The infrastructure layer needs significant development. Current delivery networks were built for food and groceries — lightweight, small packages with predictable dimensions. Lifestyle and home decor products have different logistics requirements — varying sizes, fragile items, higher values requiring better security. Specialized logistics solutions for non-grocery quick commerce represent substantial market opportunities.
Customer acquisition costs in quick commerce are rising as competition intensifies. Platforms that can provide organic growth through superior product discovery, recommendation engines, or social features will have significant advantages. The technology to enable these features — AI development for personalization, social commerce features, or augmented reality for home decor visualization — requires specialized expertise.
The B2B opportunity extends beyond retailers to manufacturers and distributors. Quick commerce changes inventory requirements throughout the supply chain. Manufacturers need better demand forecasting, distributors need hyperlocal inventory management, and suppliers need real-time visibility into sell-through rates. Software solutions addressing these needs could build substantial recurring revenue businesses.

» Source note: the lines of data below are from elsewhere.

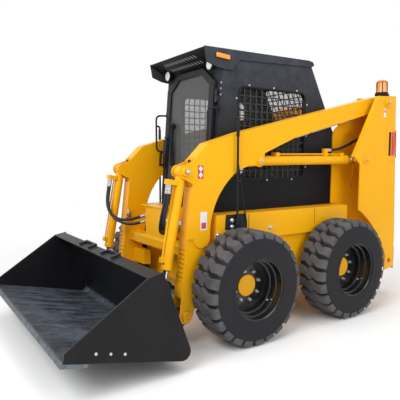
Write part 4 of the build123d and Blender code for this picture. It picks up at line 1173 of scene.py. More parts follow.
# --- wheels
@dataclass
class Wheel:
    """A tyre with its lugs, the nuts, the hub cap and the valve of one rim."""

    corner: str
    lugs: int = 24
    half_width: float = 0.132
    radius: float = 0.3865
    floor: float = 0.3640
    shoulder: float = 0.085
    crown_drop: float = 0.011
    stagger: float = 0.965
    nut_circle: float = 0.105
    nuts: int = 8
    hub_radius: float = 0.075
    hub_face: float = 0.650
    nut_size: float = 0.0125
    stud: float = 0.0065
    valve_face: float = 0.705
    valve_circle: float = 0.186
    valve_turn: float = math.radians(-38)
    floor_half: float = 0.05
    crowning: float = 0.0012
    wall: Tuple[Pair, ...] = (
        # distance from the middle plane, radius
        (0.1322, 0.2052), (0.1352, 0.2062), (0.1374, 0.2095), (0.1380, 0.2150), (0.1366, 0.2210),
        (0.1344, 0.2250), (0.1338, 0.2290), (0.1352, 0.2320), (0.1352, 0.2345), (0.1340, 0.2370),
        (0.1346, 0.2500), (0.1350, 0.2660), (0.1346, 0.2830), (0.1336, 0.3000), (0.1322, 0.3150),
        (0.1312, 0.3225), (0.1322, 0.3250), (0.1320, 0.3290), (0.1308, 0.3310), (0.1300, 0.3370),
        (0.1268, 0.3400), (0.1240, 0.3450), (0.1200, 0.3505), (0.1120, 0.3570), (0.0990, 0.3615),
    )
    stations: Tuple[Tuple[float, ...], ...] = (
        # distance from the middle plane, offset round the tyre, half width, foot radius, drop of the top
        (-0.0145, -0.029, 0.010, 0.361, 0.006), (-0.011, -0.029, 0.019, 0.361, 0.001),
        (0.004, -0.025, 0.024, 0.361, 0.0), (0.024, -0.013, 0.027, 0.361, 0.0),
        (0.040, 0.001, 0.028, 0.361, 0.0), (0.052, 0.009, 0.029, 0.361, 0.0),
        (0.066, 0.012, 0.031, 0.361, 0.0), (0.092, 0.011, 0.033, 0.358, 0.0),
        (0.112, 0.009, 0.034, 0.352, 0.001), (0.1205, 0.009, 0.034, 0.347, 0.005),
        (0.1245, 0.009, 0.032, 0.343, 0.016), (0.1265, 0.009, 0.028, 0.340, 0.030),
    )
    middle: Vector = field(default_factory=Vector)
    side: int = 1

    def __post_init__(self) -> None:
        """Finds the wheel's middle from its CAD tyre."""
        low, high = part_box(f"tyre_{self.corner}")
        self.middle = (low + high) / 2
        self.side = 1 if self.middle.x > 0 else -1

    @property
    def body(self) -> str:
        """The wheel's body."""
        return f"wheel_{self.corner}"

    def place(self) -> Matrix:
        """Local X out of the machine, local Y and Z in the wheel's plane."""
        return Matrix.Translation(self.middle) @ Matrix.Scale(self.side, 4, (1, 0, 0))

    def crown(self, across: float) -> float:
        """Radius of the lugs' tops at a distance from the middle plane."""
        share = max(0.0, abs(across) - self.shoulder) / (self.half_width - self.shoulder)
        return self.radius - self.crown_drop * share ** 2

    def carcass(self) -> Piece:
        """Builds the carcass: beads over the rim's flanges, ribbed sidewalls and the tread's floor.

        Returns:
            The carcass.
        """
        shape = Shape()
        half = [*self.wall, (self.floor_half, self.floor)]
        profile = [*half, (0.0, self.floor + self.crowning), *((-x, r) for x, r in reversed(half))]
        turn = Matrix.Rotation(math.pi / 2, 4, "Y")
        shape.lathe([(r, x) for x, r in profile], self.place() @ turn, 120)
        return shape.build(f"carcass_{self.corner}", FINISH.tyre, Slot.TYRE, self.body, angle=30)

    def lug(self, shape: Shape, half: int, angle: float) -> None:
        """Adds one lug: a bent block from beyond the middle to the shoulder.

        Args:
            shape: the tread that takes it.
            half: 1 for the outer half of the tread, -1 for the inner.
            angle: its place round the tyre, in radians.
        """
        rings: List[List[Point]] = []
        for across, shift, width, foot, drop in self.stations:
            top = self.crown(across) - drop
            ring: List[Point] = []
            for offset, radius in (
                (-width - 0.006, foot), (-width, top - 0.004), (-width + 0.004, top), (width - 0.004, top),
                (width, top - 0.004), (width + 0.006, foot),
            ):
                turn = angle + half * (shift + offset) / self.radius
                ring.append((half * across, radius * math.cos(turn), radius * math.sin(turn)))
            rings.append(ring[::-1])
        shape.loft(rings, self.place())

    def tyre(self) -> None:
        """Builds the tyre, which stands for its CAD solid."""
        lugs = Shape()
        pitch = 2 * math.pi / self.lugs
        for index in range(self.lugs):
            self.lug(lugs, 1, index * pitch)
            self.lug(lugs, -1, (index + self.stagger) * pitch)
        tread = lugs.build(f"tread_{self.corner}", FINISH.tread, Slot.TYRE, self.body, angle=32)
        for piece in (self.carcass(), tread):
            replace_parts(piece, f"tyre_{self.corner}")

    def fittings(self) -> None:
        """Builds the nuts with their studs, the hub cap and the valve."""
        out = Matrix.Rotation(math.pi / 2, 4, "Y")
        face_x = self.hub_face - abs(self.middle.x)
        nuts = Shape()
        for index in range(self.nuts):
            turn = 2 * math.pi * (index + 0.3) / self.nuts
            spot = (face_x, self.nut_circle * math.cos(turn), self.nut_circle * math.sin(turn))
            at = self.place() @ Matrix.Translation(spot) @ out @ Matrix.Rotation(turn, 4, "Z")
            foot = self.nut_size + 0.003
            nuts.lathe([(foot, 0), (foot, 0.002), (self.nut_size, 0.007), (0, 0.007)], at, 20)
            nuts.hexagon(self.nut_size, 0.011, at @ moved(0, 0, 0.006), 0.002)
            nuts.lathe([(self.stud, 0), (self.stud, 0.024), (self.stud - 0.0015, 0.026), (0, 0.026)], at, 14)
        nuts.build(f"wheel_nuts_{self.corner}", FINISH.plated, Slot.CHROME, self.body)
        cap = Shape()
        at = self.place() @ moved(face_x + 0.0052, 0, 0) @ out
        r = self.hub_radius
        cap.lathe([(r, -0.004), (r, 0.002), (r - 0.003, 0.0052), (r - 0.012, 0.0062), (r - 0.014, 0.0052),
                   (0.02, 0.0068), (0, 0.0072)], at, 48)
        cap.build(f"hub_cap_{self.corner}", FINISH.yellow, Slot.YELLOW, self.body)
        valve = Shape()
        stem = (self.valve_face - abs(self.middle.x), self.valve_circle * math.cos(self.valve_turn),
                self.valve_circle * math.sin(self.valve_turn))
        at = self.place() @ Matrix.Translation(stem) @ Matrix.Rotation(math.radians(70), 4, "Y")
        valve.lathe([(0.009, -0.006), (0.009, 0.004), (0.0045, 0.008), (0.0045, 0.03), (0.006, 0.031),
                     (0.006, 0.042), (0.004, 0.045), (0, 0.045)], at, 16)
        valve.build(f"valve_{self.corner}", FINISH.plated, Slot.CHROME, self.body)

    def build(self) -> None:
        """Builds and dresses the whole wheel."""
        dress([f"rim_{self.corner}"], FINISH.rim)
        self.tyre()
        self.fittings()


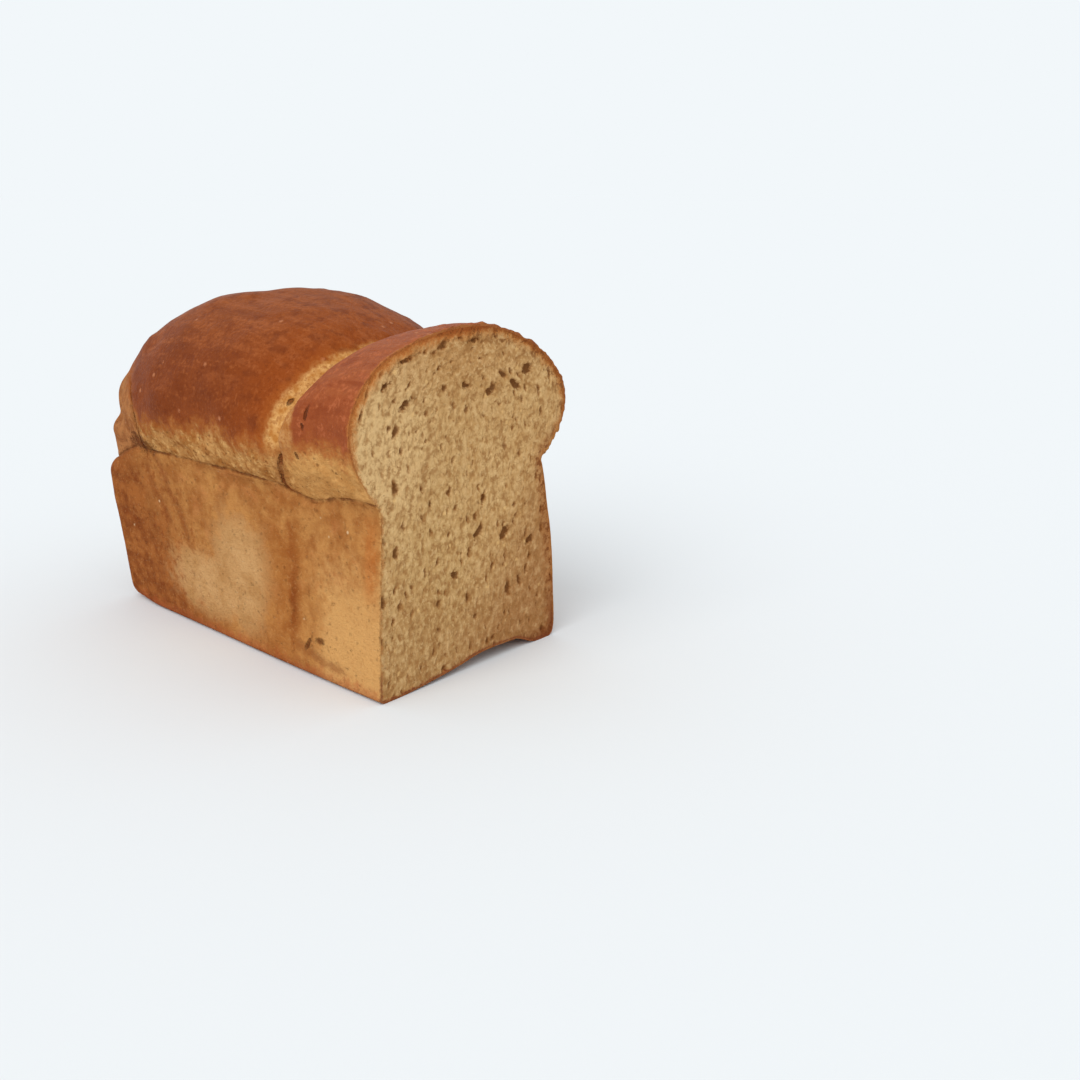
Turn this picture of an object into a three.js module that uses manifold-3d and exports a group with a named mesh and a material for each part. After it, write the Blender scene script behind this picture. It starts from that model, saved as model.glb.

Payment and financial services specifically designed for quick commerce represent another growing opportunity. Transaction patterns, refund requirements, and credit needs in same-day delivery differ from traditional e-commerce. Fintech startups that understand these nuances can build significant businesses providing specialized services.
The data generated by quick commerce platforms provides insights valuable to multiple stakeholders — brands understanding local preferences, real estate developers identifying high-demand areas, and government agencies tracking consumption patterns. Data monetization platforms that aggregrate and anonymize quick commerce insights could generate substantial revenue while providing valuable market intelligence.